▶ **STATED EXERCISE**: Return only the lines between the line holding "doc.recompute()" and the line holding "bpy.data.objects.remove(obj)", the two boundary lines included, exactly as they appear.

▶ **DATASET EXTRACT**:

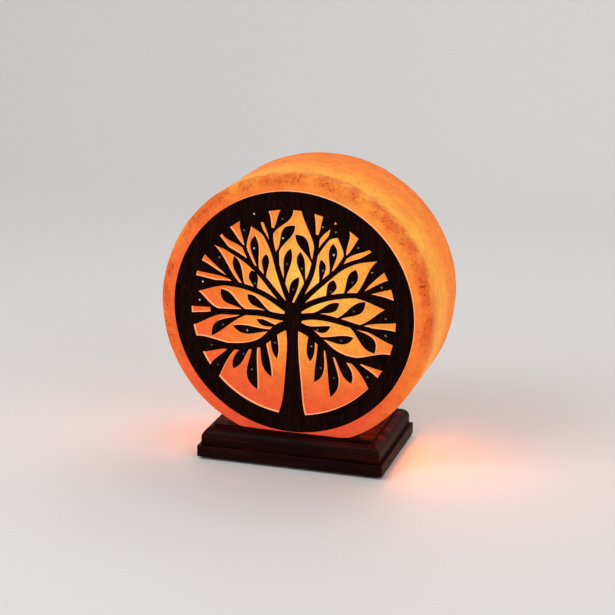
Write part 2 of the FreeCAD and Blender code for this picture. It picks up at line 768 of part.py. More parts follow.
def leaf(base, belly, tip, wide, stalk=3):
    """A pointed leaf: both edges run along its stalk, swell to its belly and meet at its tip."""
    start, middle, end = spot(base), spot(belly), spot(tip)
    along = (end - start).normalize()
    across = Vector(-along.y, along.x, 0)
    neck = start + (middle - start) * NECK_AT
    foot = across * (stalk * stretch / 2)
    swell = across * (wide * stretch / 2)
    edges = [
        Part.LineSegment(start - foot, start + foot).toShape(),
        curve_through([start + foot, neck + foot, middle + swell, end]),
        curve_through([end, middle - swell, neck - foot, start - foot]),
    ]
    return Part.Face(Part.Wire(edges))


TRUNK_LEFT = [(-13.1, -101.4), (-10.1, -92.3), (-7, -69.9), (-5.6, -49), (-4.8, -28), (-6.3, -14)]
TRUNK_RIGHT = [(6.3, -14), (6.3, -28), (7.6, -49), (9.8, -69.9), (12.3, -92.3), (14.7, -101.4)]
HUB = [
    (-6.3, -15.4), (-5.6, -9.8), (-7.7, -2.8), (-4.2, 7), (1.4, 11.2), (7, 7), (9.8, -4.2), (6.3, -14),
]

# A bough: the points of its line, then its width at the root and at its end.
BOUGHS = [
    # left, from the lowest up
    ([(-4.2, -11.2), (-18.2, -19.6), (-29.4, -30.1), (-43.4, -35.7),
      (-64.3, -37.8), (-83.9, -38.5), (-100.7, -40.6)], 9.4, 5),
    ([(-4.2, -4.2), (-16.8, -3.5), (-29.4, -2.1), (-54.5, -3.2), (-72.7, -4), (-81.1, -4)], 7, 5.4),
    ([(-1.4, 1.4), (-14, 9.1), (-28, 16.8), (-43.4, 21.7),
      (-62.9, 24.2), (-86.7, 22.1), (-100.7, 18.2)], 5.8, 5),
    ([(-1.4, 4.2), (-14, 16.1), (-28, 32.2), (-43.4, 46.2),
      (-57.3, 54.5), (-71.3, 61.5), (-83.9, 68.5)], 5.8, 3.8),
    ([(-38.2, 41), (-43.6, 52), (-48.6, 62.6)], 4.2, 3.5),
    ([(0, 5.6), (-5.6, 18.2), (-13.3, 39.2), (-18.9, 58.7), (-21.4, 72.7), (-20.1, 81.8)], 6, 4),
    ([(-15.4, 46.2), (-15.1, 55.9), (-14.6, 61)], 5, 2.4),
    ([(-18.9, 56), (-25.9, 71.3), (-33.6, 82.5)], 3.6, 2.8),
    # right, from the highest down
    ([(2.8, 5.6), (11.2, 24.5), (18, 40), (20.6, 51), (22.8, 66.4), (24.2, 78.3)], 5.9, 4.2),
    ([(21, 55.9), (31.3, 72), (39.9, 81.8)], 3.4, 2.8),
    ([(2.8, 4.2), (18.2, 22.4), (33.6, 37.1), (47.6, 49), (61.5, 55.9), (83.9, 61.5)], 5.8, 3.8),
    ([(40.6, 43.4), (47.6, 53.8), (51.7, 61.5)], 4.2, 3.5),
    ([(2.8, 1.4), (19.6, 12.6), (33.6, 18.2), (47.6, 21.7), (68.5, 23.8), (100.7, 18.2)], 5.8, 5),
    ([(4.2, -4.2), (26.6, -0.4), (43.4, -2.5), (61.5, -6.3), (75.5, -8.4)], 7, 5),
    ([(4.2, -11.2), (19.6, -18.2), (29.4, -25.9), (43.4, -35.7),
      (61.5, -39.9), (78.3, -38.5), (97.9, -39.2)], 9.4, 5),
]

# A leaf: its stalk end, its belly's middle, its tip, its width and, where it is stout, its stalk's
# width. Tips past the ring end in it.
LEAVES = [
    # left, under the lowest bough
    ((-18.2, -20.4), (-16.5, -35), (-14.5, -45.5), 7, 7),
    ((-29.4, -28), (-25.2, -51), (-19.6, -64.3), 8.4, 7),
    ((-36.5, -31.6), (-39.2, -61.5), (-33.6, -78.3), 10.6, 6),
    ((-44.5, -35.2), (-53.1, -49.8), (-58, -59.6), 9.2, 8),
    ((-57.3, -37), (-71.8, -54.5), (-77.5, -80), 11, 6),
    ((-52, -37), (-85.3, -37.9), (-111.9, -40.6), 14.8, 5.5),
    # left, between the boughs
    ((-18.2, -18.2), (-44.8, -19.6), (-58.7, -16.8), 8.4),
    ((-14, -14), (-25.2, -11.9), (-35, -8.4), 5.6),
    ((-46.2, -4.2), (-70.8, -17.3), (-79.7, -29), 9.2),
    ((-72.7, -2.8), (-91.6, 5.2), (-114.7, 7.7), 13.4),
    ((-69.5, -4.2), (-94.4, -12.3), (-123, -18), 10.8, 5),
    ((-46.2, -0.9), (-62.2, 9.1), (-70.6, 18.2), 9.8),
    ((-21, -1.3), (-37.1, 9.1), (-44.1, 15.4), 8.4),
    ((-35, 18.2), (-37.8, 30.1), (-39.9, 39.2), 8.4),
    ((-46.9, 21), (-54.3, 40.8), (-57.3, 51.5), 7.6),
    ((-53.8, 23.4), (-74, 47.6), (-98, 66), 12.4, 6),
    ((-60, 29), (-84, 37), (-114, 43.4), 9),
    ((-60, 24.3), (-91.5, 22), (-125, 14), 14.4, 5),
    ((-57.3, 53.8), (-71.3, 62.9), (-86.7, 74.1), 9),
    ((-45.2, 58.6), (-60.1, 69.9), (-71.3, 85.3), 9),
    ((-46.2, 57.6), (-46.6, 77.6), (-44.8, 95.1), 10.1),
    ((-33.4, 37.6), (-37.5, 62.2), (-37.1, 72.7), 8.4),
    ((-27, 32.6), (-26.6, 46.9), (-25.9, 55.9), 7),
    ((-20.7, 67), (-25, 86.7), (-33.6, 106.3), 7.6, 4),
    ((-20.7, 76), (-11.3, 89.5), (-1.4, 107.7), 9.2),
    ((-25.6, 71.2), (-36.4, 84.5), (-44.8, 97.9), 10.9),
    ((-30.8, 86), (-30.8, 95), (-32.2, 106.3), 11.2, 8),
    # middle
    ((-15, 58.5), (-6.7, 76.2), (2, 85.3), 9.8),
    ((-8.4, 28), (-4.8, 52.4), (-2, 63.2), 7.8),
    ((-3.5, 2.8), (1.4, 26.6), (6.3, 36.4), 7.8),
    ((12.6, 29.4), (7.8, 51), (7.3, 60.8), 7.8),
    ((19.6, 50.3), (9.8, 69.2), (2.4, 76.9), 9.8),
    # right, from the top down
    ((22.8, 64.4), (17, 88.5), (7.7, 114.7), 9.5, 4),
    ((23.6, 73.4), (32.3, 88), (34, 104), 10.6, 4),
    ((32.2, 73.1), (38.8, 80.8), (50, 87), 10),
    ((36.4, 40.6), (38.7, 60.8), (38.7, 71.3), 8.1),
    ((26.6, 30.8), (28.7, 46.9), (27.4, 55.2), 6.7),
    ((50.3, 58.7), (49.3, 74), (43, 94), 9.2),
    ((49.3, 57.4), (62.9, 68.8), (82.5, 86.7), 10.1),
    ((56, 53.4), (77.3, 62), (104.9, 70), 9.4, 4),
    ((32.2, 16.8), (37.6, 28), (40, 36.4), 8.4),
    ((49, 20.4), (57.3, 37.8), (61, 48.3), 9.5),
    ((63, 23), (78.3, 46.2), (103.6, 62), 10.5, 5),
    ((64, 23.2), (86, 33.8), (116.1, 38), 8.1, 5),
    ((60, 23), (88.8, 17.6), (116.1, 8.4), 9.8, 4.2),
    ((19.6, 1.4), (37.8, 9.1), (45.6, 14.7), 8.4),
    ((43.4, -1.4), (60.1, 8.4), (70.8, 18.2), 9.2),
    ((64.3, -6.3), (87.4, 4.5), (116.1, 8.4), 11.7),
    ((66, -6.5), (92.3, -12.8), (116.1, -19), 12, 5),
    ((53.1, -4.2), (73, -19.9), (80.6, -30.8), 12.6),
    ((14, -11.2), (26.6, -12.6), (37.8, -8.4), 6.2),
    ((25.2, -21), (47.6, -21), (60.1, -17.5), 8.4),
    ((55, -39.6), (85.3, -38.9), (111.9, -42), 15.4, 6),
    ((58, -39), (75.7, -54.5), (81.5, -82), 11.6, 6),
    ((44.8, -35.8), (54, -52.4), (58.7, -62.9), 9.8, 8),
    ((35.7, -30.8), (41.4, -60.8), (38.6, -78.3), 10.3, 7),
    ((28.7, -26.6), (27.4, -52.4), (22.4, -65), 9, 7),
    ((19.6, -16.8), (18.5, -35), (18.2, -44.8), 7.8, 7),
]

# Where a small cut-glass stone is glued on a leaf.
CRYSTALS = [
    (-37.8, 93.7), (-10.2, 90.9), (-9.5, 72.7), (-37.5, 60.8), (-5.6, 48), (1.1, 24.1),
    (-36.4, 26.6), (-88.5, 23.8), (-72, 49), (-47.6, 76.9), (-68.5, -16.8), (-44.1, -20.1),
    (-79.7, -38.2), (-47.6, -44.1), (-73.1, -57.3), (-16.4, -29.7), (-39.2, -58.7), (-91.6, 5.6),
    (9.1, 45), (29.4, 44.8), (28.7, 86.3), (41.1, 82.5), (39.7, 60.7), (62.7, 69.4),
    (76.4, 46.9), (85.9, 33.8), (37.3, 25.2), (57.9, 36.1), (59.9, 8.4), (90.3, 3.9),
    (90.9, -12.6), (25.2, -12.9), (48.1, -21.3), (19.3, -29.9), (28.8, -50.3), (41.8, -58.7),
    (74.4, -54.5),
]

trunk_edges = [
    curve_through([spot(place) for place in TRUNK_LEFT]),
    Part.LineSegment(spot(TRUNK_LEFT[-1]), spot(TRUNK_RIGHT[0])).toShape(),
    curve_through([spot(place) for place in TRUNK_RIGHT]),
    Part.LineSegment(spot(TRUNK_RIGHT[-1]), spot(TRUNK_LEFT[0])).toShape(),
]
hub_edges = [
    curve_through([spot(place) for place in HUB]),
    Part.LineSegment(spot(HUB[-1]), spot(HUB[0])).toShape(),
]
outer_disc = Part.Face(Part.Wire(Part.makeCircle(value(PANEL_RADIUS))))
inner_disc = Part.Face(Part.Wire(Part.makeCircle(value(RING_INSIDE))))
through = Vector(0, 0, value("panel_thick"))
ring = outer_disc.cut(inner_disc).extrude(through)
tree = [Part.Face(Part.Wire(trunk_edges)), Part.Face(Part.Wire(hub_edges))]
tree += [bough(*drawn) for drawn in BOUGHS]
tree += [leaf(*drawn) for drawn in LEAVES]
cut_out = ring.fuse([face.extrude(through) for face in tree])
fretwork = cut_out.common(outer_disc.extrude(through)).removeSplitter()
stand_up = Rotation(Vector(1, 0, 0), 90)
on_the_face = Placement(Vector(0, -value(DRUM_FRONT), value(DRUM_CENTRE)), stand_up)
shaped("tree_panel", fretwork, on_the_face)

# ---------------------------------------------------------------- stones glued on the leaves

crystals = []
for place in CRYSTALS:
    crystals.append(Part.makeCone(
        value("crystal_radius"), value("crystal_top"), value("crystal_tall"),
        spot(place) + through,
    ))
shaped("panel_crystals", Part.makeCompound(crystals), on_the_face)

# ---------------------------------------------------------------- check and write

doc.recompute()
PIECES = [
    "salt_drum", "tree_panel", "panel_crystals", "plinth", "feet", "cord_grommet",
    "access_plate", "plate_screws", "riser_tube", "lower_stem_nut", "upper_stem_nut", "stem_washer",
    "holder_cap", "grub_screw", "holder_shell", "contact_block", "screw_shell", "centre_contact",
    "terminal_blocks", "terminal_screws", "bulb_tip", "bulb_insulator", "bulb_cap", "bulb_glass",
    "bulb_stem", "bulb_lead_wires", "bulb_filament", "filament_support",
]
for thing in doc.Objects:
    if "Invalid" in thing.State or "Error" in thing.State:
        raise RuntimeError(f"{thing.Label} failed: {thing.State}")
os.makedirs("parts", exist_ok=True)
for label in PIECES:
    shape = doc.getObjectsByLabel(label)[0].Shape
    if shape.isNull() or not shape.isValid():
        raise RuntimeError(f"{label} has no valid shape")
    print(f"{label}: {len(shape.Solids)} solids, {shape.Volume:.1f} mm3")
    shape.exportStep(f"parts/{label}.step")
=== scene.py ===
import math

import bmesh
import bpy
from mathutils import Matrix, Vector, noise


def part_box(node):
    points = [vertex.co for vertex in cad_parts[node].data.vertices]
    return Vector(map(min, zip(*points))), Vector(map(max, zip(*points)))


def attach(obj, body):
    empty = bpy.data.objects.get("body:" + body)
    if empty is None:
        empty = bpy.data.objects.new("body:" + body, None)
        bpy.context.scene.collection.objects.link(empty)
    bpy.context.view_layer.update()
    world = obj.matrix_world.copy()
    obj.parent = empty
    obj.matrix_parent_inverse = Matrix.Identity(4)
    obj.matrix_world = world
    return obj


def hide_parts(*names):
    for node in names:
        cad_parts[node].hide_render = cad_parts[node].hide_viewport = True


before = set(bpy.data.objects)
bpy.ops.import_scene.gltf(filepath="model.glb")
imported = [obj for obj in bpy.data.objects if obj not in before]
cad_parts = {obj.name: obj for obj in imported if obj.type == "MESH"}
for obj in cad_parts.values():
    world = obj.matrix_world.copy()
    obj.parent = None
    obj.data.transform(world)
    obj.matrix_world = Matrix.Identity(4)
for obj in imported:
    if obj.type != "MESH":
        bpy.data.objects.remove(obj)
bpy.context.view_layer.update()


# ---- Plinth
# A block of dense tropical hardwood with a stepped and quarter-round moulded edge, planed, stained
# nearly black and given one satin coat, so that the grain shows only as dull red-brown streaks.


def linear(code):
    """An sRGB hex colour in the linear values that the shaders work in."""
    channels = [int(code[place:place + 2], 16) / 255 for place in (1, 3, 5)]
    return [part / 12.92 if part <= 0.04045 else ((part + 0.055) / 1.055) ** 2.4
            for part in channels] + [1.0]


def add(tree, kind, values=None, links=None, stops=(), **settings):
    """Adds a shader node with its settings, its values, its colour stops and what feeds it."""
    node = tree.nodes.new("ShaderNode" + kind)
    for name, setting in settings.items():
        setattr(node, name, setting)
    for socket, amount in (values or {}).items():
        node.inputs[socket].default_value = amount
    for socket, source in (links or {}).items():
        tree.links.new(source, node.inputs[socket])
    for number, (place, code) in enumerate(stops):
        bars = node.color_ramp.elements
        bar = bars[number] if number < len(bars) else bars.new(place)
        bar.position = place
        bar.color = linear(code)
    return node


def new_finish(name):
    """An empty finish: the material, its nodes, its shader and the piece's own place in millimetres."""
    material = bpy.data.materials.new(name)
    material.use_nodes = True
    tree = material.node_tree
    place = add(tree, "TexCoord")
    ruler = add(tree, "Mapping", {"Scale": (1000, 1000, 1000)}, {"Vector": place.outputs["Object"]})
    return material, tree, tree.nodes["Principled BSDF"], ruler.outputs["Vector"]


def dress(material, *nodes):
    """Gives the material to pieces that keep their CAD shape."""
    for name in nodes:
        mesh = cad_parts[name].data
        mesh.materials.clear()
        mesh.materials.append(material)


stained_hardwood, tree, shader, place = new_finish("stained_hardwood")
shader.inputs["Roughness"].default_value = 0.5
shader.inputs["Specular IOR Level"].default_value = 0.05
shader.inputs["Coat Weight"].default_value = 0.012
shader.inputs["Coat Roughness"].default_value = 0.2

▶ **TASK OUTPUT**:
doc.recompute()
PIECES = [
    "salt_drum", "tree_panel", "panel_crystals", "plinth", "feet", "cord_grommet",
    "access_plate", "plate_screws", "riser_tube", "lower_stem_nut", "upper_stem_nut", "stem_washer",
    "holder_cap", "grub_screw", "holder_shell", "contact_block", "screw_shell", "centre_contact",
    "terminal_blocks", "terminal_screws", "bulb_tip", "bulb_insulator", "bulb_cap", "bulb_glass",
    "bulb_stem", "bulb_lead_wires", "bulb_filament", "filament_support",
]
for thing in doc.Objects:
    if "Invalid" in thing.State or "Error" in thing.State:
        raise RuntimeError(f"{thing.Label} failed: {thing.State}")
os.makedirs("parts", exist_ok=True)
for label in PIECES:
    shape = doc.getObjectsByLabel(label)[0].Shape
    if shape.isNull() or not shape.isValid():
        raise RuntimeError(f"{label} has no valid shape")
    print(f"{label}: {len(shape.Solids)} solids, {shape.Volume:.1f} mm3")
    shape.exportStep(f"parts/{label}.step")
=== scene.py ===
import math

import bmesh
import bpy
from mathutils import Matrix, Vector, noise


def part_box(node):
    points = [vertex.co for vertex in cad_parts[node].data.vertices]
    return Vector(map(min, zip(*points))), Vector(map(max, zip(*points)))


def attach(obj, body):
    empty = bpy.data.objects.get("body:" + body)
    if empty is None:
        empty = bpy.data.objects.new("body:" + body, None)
        bpy.context.scene.collection.objects.link(empty)
    bpy.context.view_layer.update()
    world = obj.matrix_world.copy()
    obj.parent = empty
    obj.matrix_parent_inverse = Matrix.Identity(4)
    obj.matrix_world = world
    return obj


def hide_parts(*names):
    for node in names:
        cad_parts[node].hide_render = cad_parts[node].hide_viewport = True


before = set(bpy.data.objects)
bpy.ops.import_scene.gltf(filepath="model.glb")
imported = [obj for obj in bpy.data.objects if obj not in before]
cad_parts = {obj.name: obj for obj in imported if obj.type == "MESH"}
for obj in cad_parts.values():
    world = obj.matrix_world.copy()
    obj.parent = None
    obj.data.transform(world)
    obj.matrix_world = Matrix.Identity(4)
for obj in imported:
    if obj.type != "MESH":
        bpy.data.objects.remove(obj)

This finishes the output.